Ainsi, le rôle du juriste grandit-il dans les structures sportives ?
Oui évidemment. Pendant très longtemps il y avait très peu de contentieux et il était peu complexe. Aujourd’hui on retrouve du contentieux même au sein du sport amateur. Cela a amené à juridiciser énormément le sport. Par exemple, dans certains sports, les commissions de discipline ne prenaient pas la peine de motiver leurs décisions auparavant. Puis, quand des décisions ont été remises en causes par le juge administratif, cela a évolué. Les fédérations ont ainsi dû s’adapter et recruter des juristes. À côté de cela, le juriste a de nombreuses autres missions diverses, notamment administratives et financières.
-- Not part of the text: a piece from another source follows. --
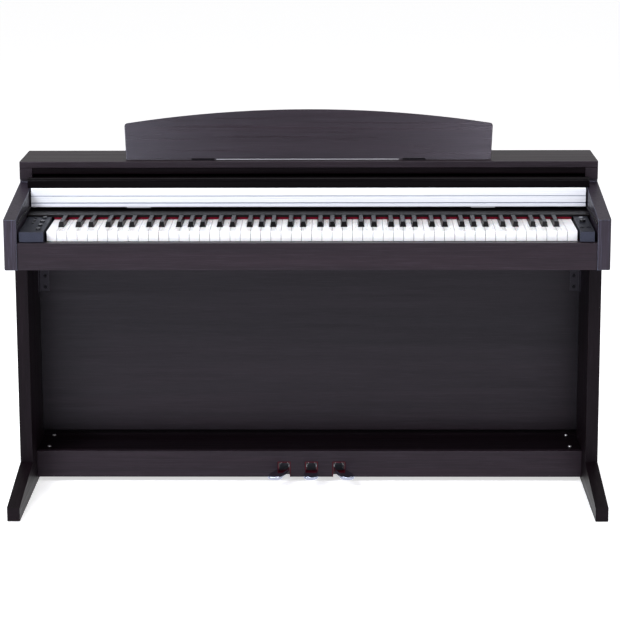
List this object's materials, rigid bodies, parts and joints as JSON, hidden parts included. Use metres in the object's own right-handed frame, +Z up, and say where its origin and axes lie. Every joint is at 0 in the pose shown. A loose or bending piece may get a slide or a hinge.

Le Master que vous dirigez peut-il mener à une carrière au sein d’entité e-sportive ?
L’Esport est une discipline en plein essor. Il y a de plus en plus de structures professionnelles avec des compétitions d’ampleur nationale voire mondiale. Il y a une véritable structuration du milieu qui passe par un certain nombre de normes juridiques et, par suite, le besoin de juriste pour rédiger les statuts, les contrats de travail ou encore gérer le contentieux lié à cette pratique. Tant en Master 1 qu’en Master 2, un module est consacré au Esport.
En termes de métiers, les compétences que l’on attend d’un juriste dans le domaine du sport sont exactement les mêmes que celles que l’on attend d’un juriste dans l’Esport à quelques exceptions près. Les compétences sont sensiblement les mêmes. Ainsi une personne ayant une formation en droit du sport peut, à mon sens, tout à fait embrasser une carrière dans le droit de l’Esport.
Attention, cela reste un secteur en structuration, les postes purement juridiques sont assez rares pour l’instant. Dans le sport en général on recherche des juristes très polyvalents, c’est d’autant plus vrai dans l’Esport. C’est en tout cas un secteur qui, je pense, a de l’avenir.